Le mois d’août, sera probablement très proche du mois de juillet en terme de pluviométrie avec un début +/- humide sur plusieurs régions du pays comme je l’ai annoncé il y a quelques jours, mais la situation devrait vite revenir à “l’anormale” avec les épisodes de brume saharienne comme celle qui vient de quitter l’Afrique et qui affectera notre pays en début de semaine prochaine.

Probabilités que la pluviométrie soit < à la normale sont supérieures à 60 % sur la quasi-totalité du pays pour août/sept/oct selon The Earth Institute,  (l’IRI)

 

                      Idem pour le modèle Japonais (JMA) pour Sept/oct/nov

Pour les ensembles de l’EURO, les probabilités d’atteindre les moyennes pour  ASO sont de 10 à 20 %

Je ne suis pas certain qu’on en parle dans les médias, mais je n’ai pas noté d’intérêt (rien de nouveau ici) pour ce qui paraît être une catastrophe pour l’agriculture sur certaines régions; la situation pourrait même empirer durant les prochains mois si El Niňo se développe. Nul besoin de vous parler des conséquences probables sur l’économie, l’environnement, la santé, le politique et le social si on en arrivait là, alors que la menace cyclonique est certes plus faible, mais toujours présente. Rappelez-vous un seul ouragan est largement suffisant pour transformer une saison apparemment calme en un vrai cauchemar.

 

 

 

Cyclone tropical: Cyclone tropical, ouragan, typhon… tous ces termes désignent le même phénomène à savoir une zone de basses pressions composée de formations nuageuses qui s’enroulent autour d’un centre de rotation. Le vent en surface tourne en circulation fermée autour de ce centre. Un cyclone présente à la fois :

  • un mouvement de rotation sur lui-même dans le sens des aiguilles d’une montre dans l’hémisphère sud ;
  • un déplacement plutôt lent (20 à 30 km/h en moyenne) en comparaison à la vitesse des vents qui peuvent dépasser 150 à 200 km/h.
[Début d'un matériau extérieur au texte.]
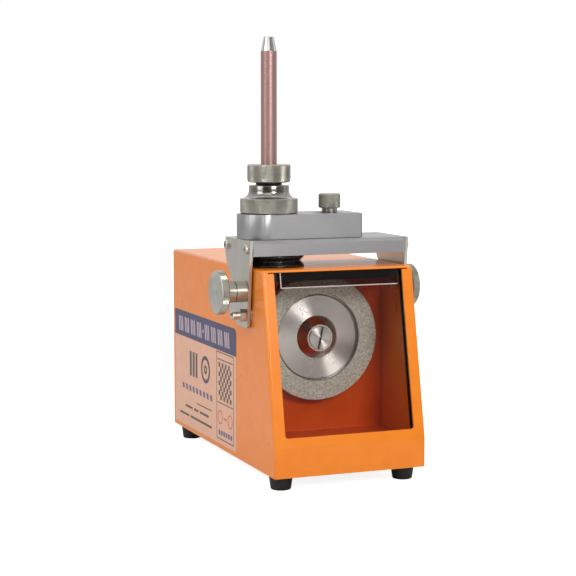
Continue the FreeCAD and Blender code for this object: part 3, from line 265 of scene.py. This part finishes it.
def black_plastic():
    """Spark-textured moulded plastic."""
    finish = Finish("black_plastic", 0.42)
    finish.colour(finish.ramp(finish.noise(3, 4), (0.3, srgb(24, 24, 25)), (0.7, srgb(34, 34, 36))))
    finish.rough(finish.span(finish.noise(0.8, 4), 0.36, 0.52))
    return finish.bump(finish.cells(0.45), 0.02)


def black_oxide():
    """Steel blackened in a hot bath."""
    finish = Finish("black_oxide", 0.35, Metallic=0.8)
    finish.colour(finish.ramp(finish.noise(2, 5), (0.3, srgb(28, 27, 27)), (0.7, srgb(52, 50, 49))))
    finish.rough(finish.span(finish.noise(1, 4), 0.28, 0.45))
    return finish.bump(finish.noise(0.4, 3), 0.006)


def zinc_plate():
    """Zinc plate, with the faint spangle and yellowish cloud that passivated sheet shows."""
    finish = Finish("zinc_plate", 0.36, Metallic=1.0)
    finish.colour(finish.ramp(finish.cells(7, output="Color"), (0.2, srgb(158, 161, 164)),
                              (0.8, srgb(190, 192, 188))))
    finish.rough(finish.span(finish.noise(6, 4), 0.28, 0.46))
    return finish.bump(finish.noise(1.5, 4), 0.01)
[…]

La Niňa :Phénomène caractérisé par une anomalie négative de la température de surface de la mer (par rapport à la période de référence 1971-2000), dans la région Niño 3.4 du Pacifique équatorial, dans la mesure où cette anomalie est supérieure ou égale à 0,5°C selon une moyenne calculée sur trois mois consécutifs” (OMM)

El Niňo : Phénomène caractérisé par une anomalie positive de la température de surface de la mer (par rapport à la période de référence 1971-2000),  dans la région Niño 3.4 du Pacifique équatorial, dans la mesure où cette anomalie est supérieure ou égale à 0,5°C
selon une moyenne calculée sur trois mois consécutifs” (OMM)

TNA ( TVA) : La TAV (Variabilité de l’Atlantique Tropical) c’est la fluctuation de l’ensemble des variations suivantes : de la température de la surface des eaux (SST), de la pression du niveau de la mer (SLP), de la circulation de Hadley, de la convergence de la zone intertropicale (ITCZ), et des changements de la direction du vent. Sa manifestation la plus claire a lieu en mars, avril et mai habituellement (MAM). Tout ceci est dominé par les changements inter-annuels et décennaux.

La TAV est souvent appelée “El Niño de l’Atlantique” et est associée aux Alizés tout comme El Niño dans le Pacifique. Selon la force des Alizés, Sud-Est, ça réchauffe l’eau de l’océan alternativement vers le sud de l’équateur, puis au nord, puis de nouveau au sud de l’équateur.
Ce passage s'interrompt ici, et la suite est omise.